A Good Entry Point In Ollie's

Shares of Ollie's Bargain Outlet Holdings (OLLI) have been under heavy selling pressure lately. The stock is down by more than 45% from its highs of the year, mostly due to industry-wide pessimism and declining same-store sales from the company. However, the business remains solid from a fundamental perspective, with both total revenue and earnings growing nicely. At current prices, the risk and reward trade-off in Ollie's looks favorable to the bulls over the middle term.

The Reasons For The Decline

First and foremost, it is important to understand the broad market context for the sector. Brick and mortar retailers in different categories have been under a lot of pain due to online competition and brutal pricing conditions in the industry over recent years.

Investors tend to generalize, and they, many times, make rough extrapolations from one company to another.

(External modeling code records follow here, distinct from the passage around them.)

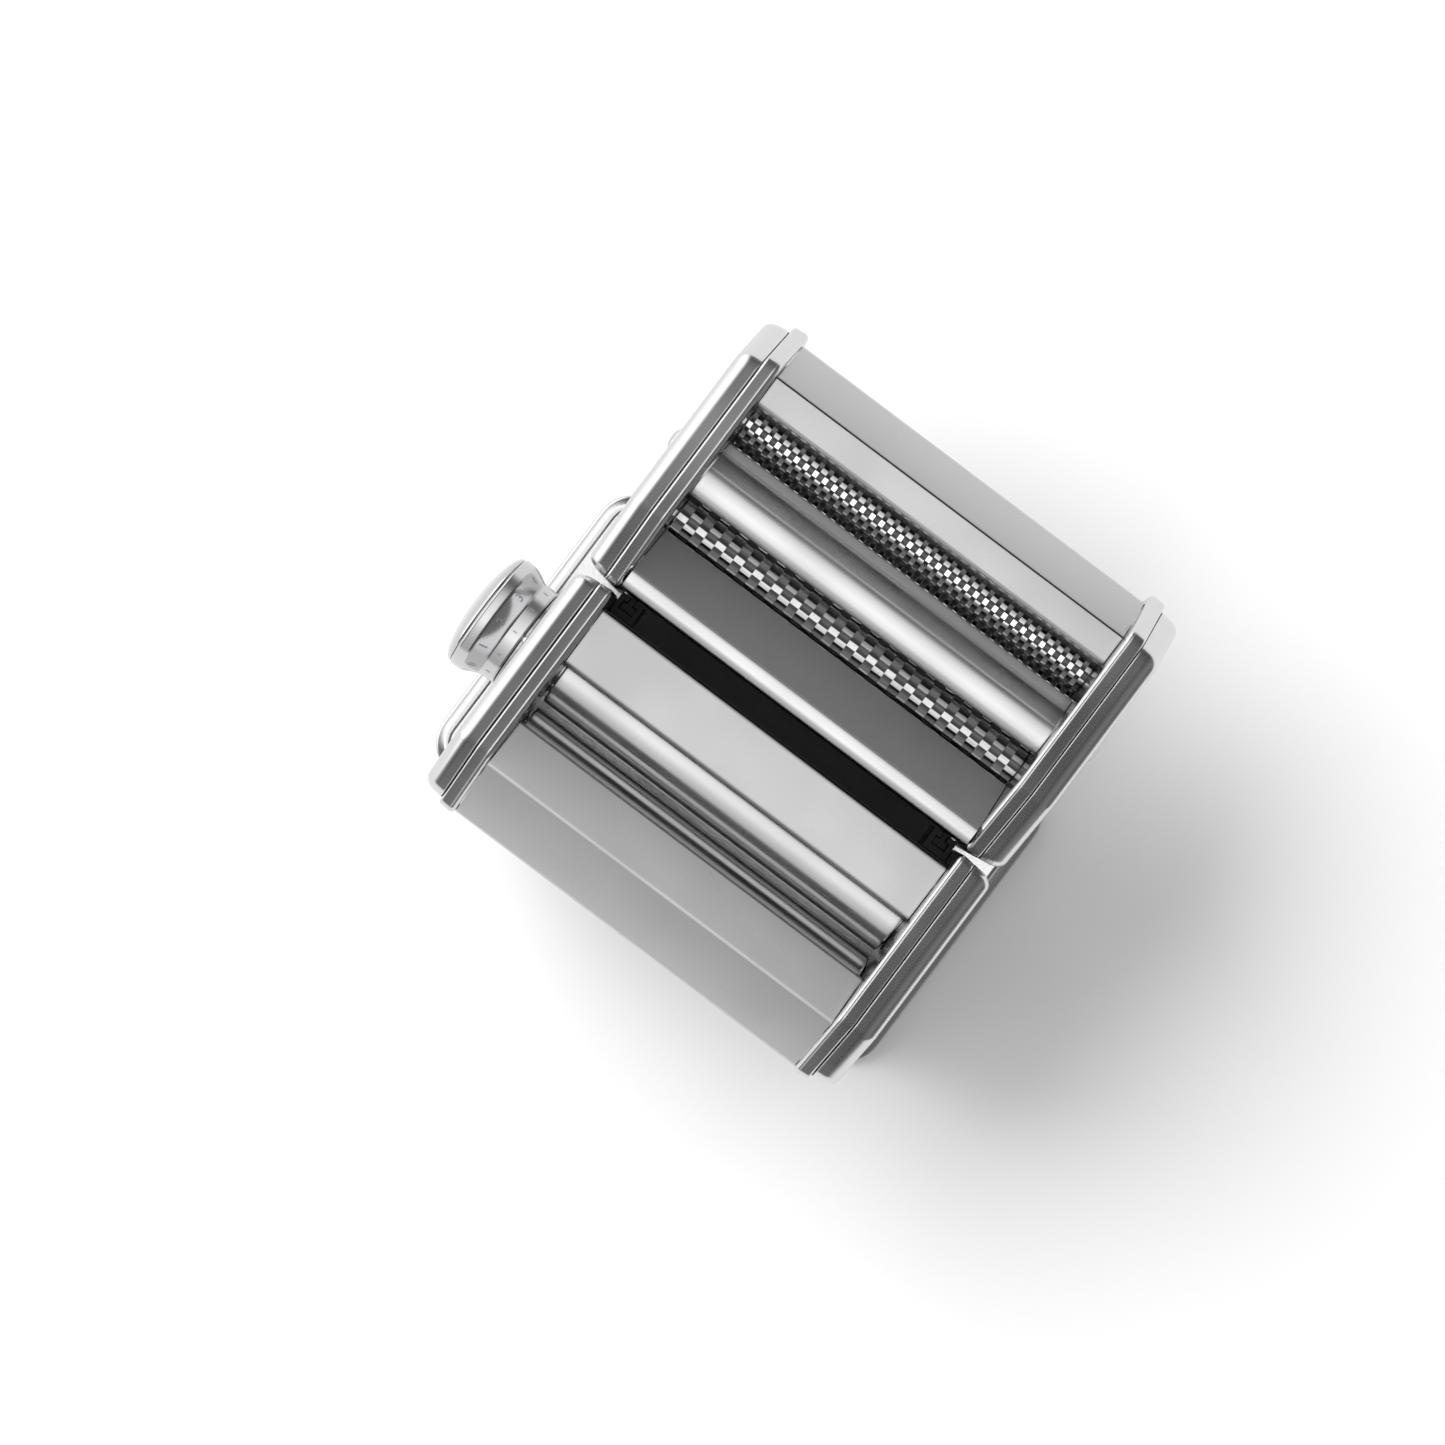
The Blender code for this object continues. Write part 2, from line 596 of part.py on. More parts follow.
# --------------------------------------------------------- cutter head
uppers = {"wide": WIDE_UPPER, "narrow": NARROW_UPPER}
lowers = {"wide": WIDE_LOWER, "narrow": NARROW_LOWER}
columns = {"wide": WIDE_COLUMNS, "narrow": NARROW_COLUMNS}
for side, s in (("left", -1), ("right", 1)):
    flank = finish(pan(HEAD_FLANK, s, FLANK_IN, FLANK_RIM, 2.2, 1),
                   f"head_flank_{side}", SATIN, head)
    cut(flank, [bore(s * 74, s * 80, CUTTER_JOURNAL_R + GAP, spot, 12)
                for spot in (*uppers.values(), *lowers.values())])
    cover = finish(pan(HEAD_COVER, s, COVER_OUT, COVER_RIM, EDGE_RADIUS, 3),
                   f"head_cover_{side}", CHROME, head)
    holes = [bore(s * 88, s * 94, 2.3, head_screw, 8)]
    if s > 0:
        holes += [bore(88, 94, 6.9, spot, 12) for spot in lowers.values()]
    cut(cover, holes)
    cover_screw(f"head_screw_{side}", s, head_screw, head)

finish(bent_sheet(HEAD_FRONT, PANEL_T, PANEL_HALF), "head_front_plate",
       SATIN, head)
finish(bent_sheet(DIVIDER, PANEL_T, PANEL_HALF), "head_divider", SATIN,
       head)
finish(bent_sheet(HEAD_REAR, PANEL_T, PANEL_HALF), "head_rear_panel",
       SATIN, head)
rod = frame_at("head_tie_rod_frame", *head_rod, head)
finish(turn([(-PANEL_HALF, 0.0), (-PANEL_HALF, 3.5), (PANEL_HALF, 3.5),
             (PANEL_HALF, 0.0)], 10), "head_tie_rod", SATIN, rod)

combs = {"wide_comb": ((9.0, 107.2), (22.4, 110.4)),
         "narrow_comb": ((88.3, 107.2), (74.9, 110.4))}
for name, line in combs.items():
    finish(bent_sheet(line, 0.8, PANEL_HALF), name, SATIN, head)


def cutter_profile(count, first, right_end):
    """Rings in every second column between grooves, and two journals."""
    start = -CUTTER_LENGTH / 2
    width = CUTTER_LENGTH / count
    points = [(-79.4, 0.0), (-79.4, CUTTER_JOURNAL_R),
              (start, CUTTER_JOURNAL_R), (start, CUTTER_GROOVE_R)]
    for k in range(first, count, 2):
        left = start + k * width + RING_CLEARANCE / 2
        right = left + width - RING_CLEARANCE
        points += [(left, CUTTER_GROOVE_R), (left, CUTTER_TIP_R),
                   (right, CUTTER_TIP_R), (right, CUTTER_GROOVE_R)]
    points += [(-start, CUTTER_GROOVE_R), (-start, CUTTER_JOURNAL_R)]
    return points + right_end


for kind in ("wide", "narrow"):
    ends = {"upper": [(86.0, CUTTER_JOURNAL_R), (86.0, 0.0)],
            "lower": [(79.4, CUTTER_JOURNAL_R), (79.4, 0.0)]}
    spots = {"upper": uppers[kind], "lower": lowers[kind]}
    line = math.degrees(math.atan2(spots["lower"][1] - spots["upper"][1],
                                   spots["lower"][0] - spots["upper"][0]))
    phases = {"upper": 0.0,
              "lower": mesh_phase(CUTTER_GEAR, 0.0, CUTTER_GEAR, line)}
    for first, level in enumerate(("upper", "lower")):
        axis = frame_at(f"{kind}_{level}_axis", *spots[level], head)
        finish(turn(cutter_profile(columns[kind], first, ends[level]), 8),
               f"{kind}_cutter_{level}", ROLLER, axis)
        gear = finish(extrude_x(gear_outline(CUTTER_GEAR, (0, 0),
                                             phases[level]),
                                *CUTTER_GEAR_X),
                      f"{kind}_gear_{level}", DARK_STEEL, axis)
        cut(gear, [bore(78, 88, CUTTER_JOURNAL_R + 0.25, (0, 0), 12)])
    socket = finish(turn([(79.7, 0.0), (79.7, CUTTER_JOURNAL_R),
                          (86.2, CUTTER_JOURNAL_R), (86.2, 6.5),
                          (91.3, 6.5), (91.3, 0.0)], 12),
                    f"{kind}_crank_socket", SATIN, axis)
    cut(socket, [bore(81.0, 94.0, HEX_FLATS / 2, (0, 0), 6)])
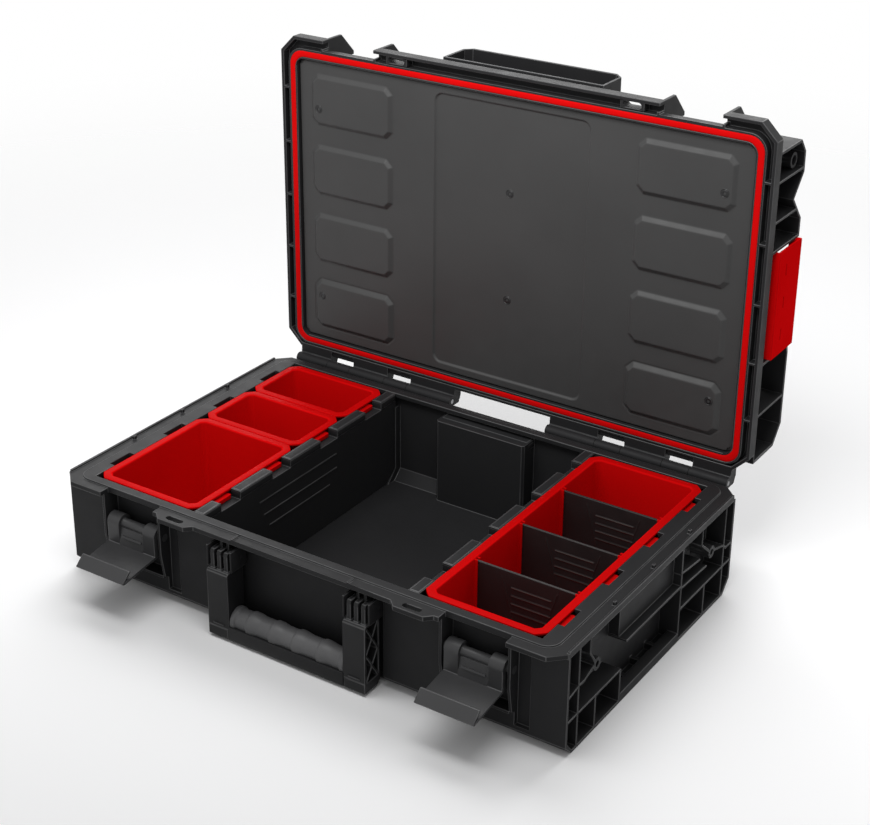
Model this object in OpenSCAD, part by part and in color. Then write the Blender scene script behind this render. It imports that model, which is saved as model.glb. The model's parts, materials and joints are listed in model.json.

After seeing retailers delivering dismal performance over the past several years, there is little patience for companies such as Ollie's bargain when they show any weakness.

Adding to the concerns, Ollie's founder and CEO, Mark Butler, unexpectedly passed away in December. The company has a deep management team with highly experienced executives, but the loss of such an important leadership figure is understandable generating uncertainty.

It is interesting to note that Ollie's bargain actually reported both sales and earnings numbers above Wall Street expectations last quarter, and the stock had a strong rally of over 12% as an initial reaction to the report on December 10, 2019.

But over the ensuing days, the stock lost all of the post-earnings gains and then some more. These declines happened in the context of lackluster numbers from Five Below (FIVE) and other companies in the sector, indicating that this is more of a sector-wide phenomenon as opposed to a company-specific issue alone.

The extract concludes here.